We pedaled away from the airport into the sudden equatorial night, following the broken shoulder of the highway into the city. A few dim streetlamps lit the skeletons of abandoned cars and uneven rows of gray plank and cinder-block houses. Corrugated-metal roofs gleamed among the looming, ivy-hung trees. Scattered oil-drum fires flickered on dark faces, flashing eyes, and teeth bared in demonic laughter that was drowned by the music which raged out from everywhere. Indecipherable wailing chants and pulsing rhythms chugged out of straining loudspeakers as I tried to find a path through the crowds. People turned to stare, evidently surprised to see a white man in a funny hat riding a bicycle.
One of the oil-drum fires lighted a member of our group at the roadside, where he had stopped to ask directions. The light flickered on his curly dark hair and beard, framing close-set eyes and vaguely Middle-Eastern features.
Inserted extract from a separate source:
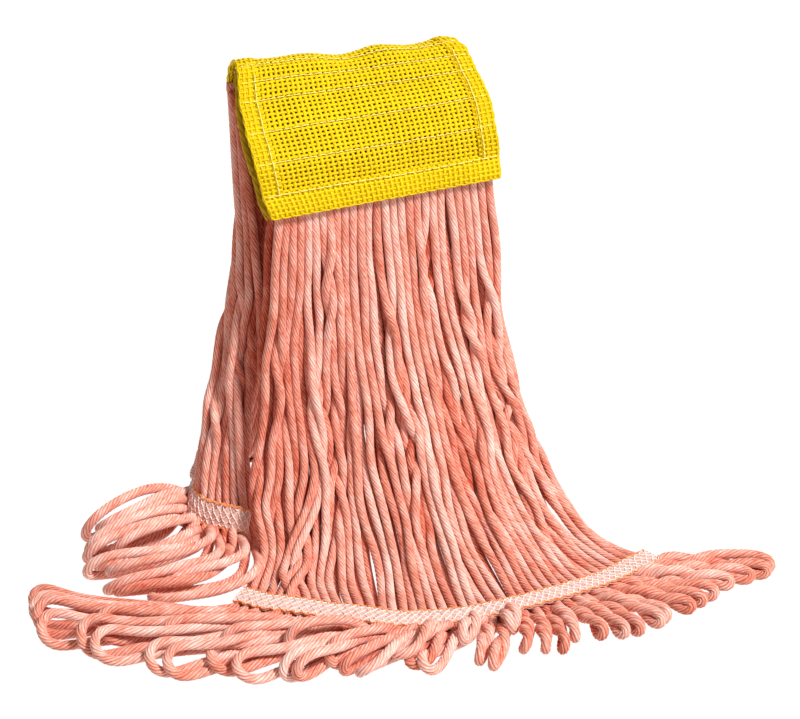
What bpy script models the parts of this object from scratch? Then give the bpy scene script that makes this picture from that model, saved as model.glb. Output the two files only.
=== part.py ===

That was David, our guide from Bicycle Africa — also, we learned, its founder, director, and secretary. “My office looks suspiciously like my bedroom,” he confessed with a laugh.
Only later did David tell us that “Cameroon: Country of Contrasts” was “the most difficult bicycle tour on the market.” He had been advertising it for two years and could only attract four customers. Us. He had led a tour of Cameroon just once before, two years earlier, with only three clients, one of whom, like Hanno, had turned around and gone home in less than a week. Had I known these things as I followed David’s white helmet through the shadowy crowds, my excitement might have been tempered. But that’s the good part about the future: it doesn’t have to contain any flaws until it becomes the present.